Structured object records
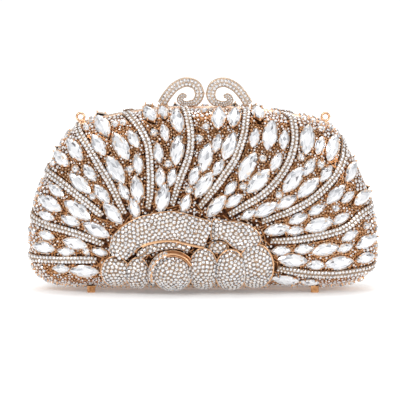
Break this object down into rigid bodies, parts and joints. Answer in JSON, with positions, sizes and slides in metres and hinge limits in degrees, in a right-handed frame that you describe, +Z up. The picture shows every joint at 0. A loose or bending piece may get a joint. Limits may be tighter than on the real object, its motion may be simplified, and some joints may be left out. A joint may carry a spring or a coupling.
{
  "type": "crystal minaudiere clutch bag",
  "caption": "Hard-case evening clutch: two crystal-set metal halves hinged at the bottom, closed by a pair of scrolls on top, with a rose of paved petals on the front.",
  "frame": {"origin": "on the ground under the middle of the whole closed bag", "axes": "+X along the bag's width, to the right as seen from the front, +Y towards the back, +Z up"},
  "size_m": [0.2002, 0.0642, 0.1214],
  "materials": {
    "rose_gold": "plated and polished",
    "fittings": "plated",
    "pave": "set all over with small crystals",
    "crystal": "cut and foiled",
    "lining": "soft leather"
  },
  "bodies": {
    "back_half": {"back_frame": "rose_gold", "back_shell": "rose_gold", "back_lining": "lining", "back_ribs": "pave", "back_marquise_large": "crystal", "back_marquise_medium": "crystal", "back_marquise_small": "crystal", "back_round_crystals": "crystal", "back_medallion": "pave", "back_feet": "rose_gold", "back_hinge_knuckles": "rose_gold", "hinge_pin": "fittings", "scroll_left": "pave", "scroll_left_screws": "fittings", "snap_nose_left": "fittings", "strap_lug_left": "rose_gold", "strap_lug_right": "rose_gold"},
    "front_half": {"front_frame": "rose_gold", "front_shell": "rose_gold", "front_lining": "lining", "front_ribs": "pave", "front_marquise_large": "crystal", "front_marquise_medium": "crystal", "front_marquise_small": "crystal", "front_round_crystals": "crystal", "front_feet": "rose_gold", "front_hinge_knuckles": "rose_gold", "scroll_right": "pave", "scroll_right_screws": "fittings", "snap_nose_right": "fittings", "petal_arch": "pave", "petal_inner_arch": "pave", "petal_left_outer": "pave", "petal_left_inner": "pave", "rose_heart": "pave", "rose_collar": "pave", "petal_middle": "pave", "petal_right_inner": "pave", "petal_right_link": "pave", "petal_right_upper": "pave", "petal_right_outer": "pave"}
  },
  "joints": [
    {"name": "opening", "type": "hinge", "parent": "back_half", "child": "front_half", "pos_m": [0, 0.0018, 0.0028], "axis": [1, 0, 0], "range_deg": [0, 80]}
  ]
}
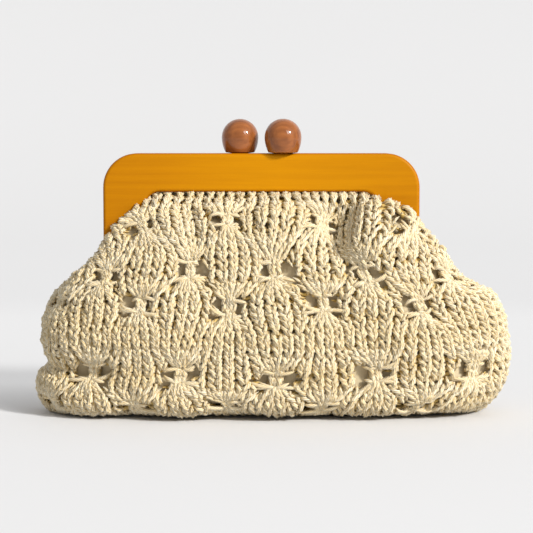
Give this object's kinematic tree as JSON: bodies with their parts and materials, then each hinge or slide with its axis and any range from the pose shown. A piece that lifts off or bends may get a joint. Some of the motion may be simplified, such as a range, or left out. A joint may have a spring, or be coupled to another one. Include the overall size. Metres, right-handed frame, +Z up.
{
  "type": "clutch purse",
  "caption": "Knitted raffia clutch purse on a hinged wooden frame that opens like a mouth, with ball knobs on top.",
  "frame": {"origin": "on the ground under the middle of the bag", "axes": "+X to the right along the frame, +Y to the rear, +Z up"},
  "size_m": [0.3056, 0.0916, 0.1924],
  "materials": {
    "varnished_wood": "satin honey varnish",
    "lacquered_ball": "gloss brown lacquer",
    "steel": "plain",
    "brass": "polished",
    "raffia_knit": "knitted twisted raffia",
    "cotton_lining": "plain woven cotton"
  },
  "bodies": {
    "bag": {"knit_body_lower": "raffia_knit", "lining_lower": "cotton_lining", "left_hinge_pin": "brass", "right_hinge_pin": "brass"},
    "front_half": {"front_half_frame": "varnished_wood", "front_ball_knob": "lacquered_ball", "front_knob_stud": "steel", "left_hinge_front_leaf": "brass", "right_hinge_front_leaf": "brass", "front_hinge_screws": "brass", "front_edge_screws": "brass", "front_magnets": "steel", "knit_front_upper": "raffia_knit", "lining_front_upper": "cotton_lining"},
    "rear_half": {"rear_half_frame": "varnished_wood", "rear_ball_knob": "lacquered_ball", "rear_knob_stud": "steel", "left_hinge_rear_leaf": "brass", "right_hinge_rear_leaf": "brass", "rear_hinge_screws": "brass", "rear_edge_screws": "brass", "rear_magnets": "steel", "knit_rear_upper": "raffia_knit", "lining_rear_upper": "cotton_lining"}
  },
  "joints": [
    {"name": "front_half_opens", "type": "hinge", "parent": "bag", "child": "front_half", "pos_m": [0, 0, 0.0765], "axis": [1, 0, 0], "range_deg": [0, 35], "deforming": ["knit_front_upper", "lining_front_upper"]},
    {"name": "rear_half_opens", "type": "hinge", "parent": "bag", "child": "rear_half", "pos_m": [0, 0, 0.0765], "axis": [1, 0, 0], "range_deg": [-35, 0], "deforming": ["knit_rear_upper", "lining_rear_upper"]}
  ],
  "couplings": [
    {"joint": "rear_half_opens", "follows": "front_half_opens", "ratio": -1}
  ]
}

WHAT YOU SHOULD DO:
Give back the whole listing, word for word.

FULL RESPONSE:
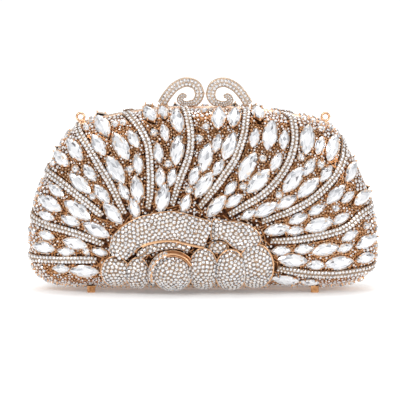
Break this object down into rigid bodies, parts and joints. Answer in JSON, with positions, sizes and slides in metres and hinge limits in degrees, in a right-handed frame that you describe, +Z up. The picture shows every joint at 0. A loose or bending piece may get a joint. Limits may be tighter than on the real object, its motion may be simplified, and some joints may be left out. A joint may carry a spring or a coupling.
{
  "type": "crystal minaudiere clutch bag",
  "caption": "Hard-case evening clutch: two crystal-set metal halves hinged at the bottom, closed by a pair of scrolls on top, with a rose of paved petals on the front.",
  "frame": {"origin": "on the ground under the middle of the whole closed bag", "axes": "+X along the bag's width, to the right as seen from the front, +Y towards the back, +Z up"},
  "size_m": [0.2002, 0.0642, 0.1214],
  "materials": {
    "rose_gold": "plated and polished",
    "fittings": "plated",
    "pave": "set all over with small crystals",
    "crystal": "cut and foiled",
    "lining": "soft leather"
  },
  "bodies": {
    "back_half": {"back_frame": "rose_gold", "back_shell": "rose_gold", "back_lining": "lining", "back_ribs": "pave", "back_marquise_large": "crystal", "back_marquise_medium": "crystal", "back_marquise_small": "crystal", "back_round_crystals": "crystal", "back_medallion": "pave", "back_feet": "rose_gold", "back_hinge_knuckles": "rose_gold", "hinge_pin": "fittings", "scroll_left": "pave", "scroll_left_screws": "fittings", "snap_nose_left": "fittings", "strap_lug_left": "rose_gold", "strap_lug_right": "rose_gold"},
    "front_half": {"front_frame": "rose_gold", "front_shell": "rose_gold", "front_lining": "lining", "front_ribs": "pave", "front_marquise_large": "crystal", "front_marquise_medium": "crystal", "front_marquise_small": "crystal", "front_round_crystals": "crystal", "front_feet": "rose_gold", "front_hinge_knuckles": "rose_gold", "scroll_right": "pave", "scroll_right_screws": "fittings", "snap_nose_right": "fittings", "petal_arch": "pave", "petal_inner_arch": "pave", "petal_left_outer": "pave", "petal_left_inner": "pave", "rose_heart": "pave", "rose_collar": "pave", "petal_middle": "pave", "petal_right_inner": "pave", "petal_right_link": "pave", "petal_right_upper": "pave", "petal_right_outer": "pave"}
  },
  "joints": [
    {"name": "opening", "type": "hinge", "parent": "back_half", "child": "front_half", "pos_m": [0, 0.0018, 0.0028], "axis": [1, 0, 0], "range_deg": [0, 80]}
  ]
}
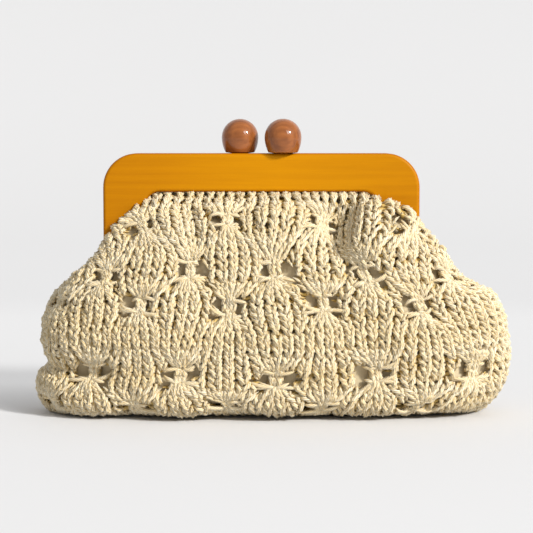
Give this object's kinematic tree as JSON: bodies with their parts and materials, then each hinge or slide with its axis and any range from the pose shown. A piece that lifts off or bends may get a joint. Some of the motion may be simplified, such as a range, or left out. A joint may have a spring, or be coupled to another one. Include the overall size. Metres, right-handed frame, +Z up.
{
  "type": "clutch purse",
  "caption": "Knitted raffia clutch purse on a hinged wooden frame that opens like a mouth, with ball knobs on top.",
  "frame": {"origin": "on the ground under the middle of the bag", "axes": "+X to the right along the frame, +Y to the rear, +Z up"},
  "size_m": [0.3056, 0.0916, 0.1924],
  "materials": {
    "varnished_wood": "satin honey varnish",
    "lacquered_ball": "gloss brown lacquer",
    "steel": "plain",
    "brass": "polished",
    "raffia_knit": "knitted twisted raffia",
    "cotton_lining": "plain woven cotton"
  },
  "bodies": {
    "bag": {"knit_body_lower": "raffia_knit", "lining_lower": "cotton_lining", "left_hinge_pin": "brass", "right_hinge_pin": "brass"},
    "front_half": {"front_half_frame": "varnished_wood", "front_ball_knob": "lacquered_ball", "front_knob_stud": "steel", "left_hinge_front_leaf": "brass", "right_hinge_front_leaf": "brass", "front_hinge_screws": "brass", "front_edge_screws": "brass", "front_magnets": "steel", "knit_front_upper": "raffia_knit", "lining_front_upper": "cotton_lining"},
    "rear_half": {"rear_half_frame": "varnished_wood", "rear_ball_knob": "lacquered_ball", "rear_knob_stud": "steel", "left_hinge_rear_leaf": "brass", "right_hinge_rear_leaf": "brass", "rear_hinge_screws": "brass", "rear_edge_screws": "brass", "rear_magnets": "steel", "knit_rear_upper": "raffia_knit", "lining_rear_upper": "cotton_lining"}
  },
  "joints": [
    {"name": "front_half_opens", "type": "hinge", "parent": "bag", "child": "front_half", "pos_m": [0, 0, 0.0765], "axis": [1, 0, 0], "range_deg": [0, 35], "deforming": ["knit_front_upper", "lining_front_upper"]},
    {"name": "rear_half_opens", "type": "hinge", "parent": "bag", "child": "rear_half", "pos_m": [0, 0, 0.0765], "axis": [1, 0, 0], "range_deg": [-35, 0], "deforming": ["knit_rear_upper", "lining_rear_upper"]}
  ],
  "couplings": [
    {"joint": "rear_half_opens", "follows": "front_half_opens", "ratio": -1}
  ]
}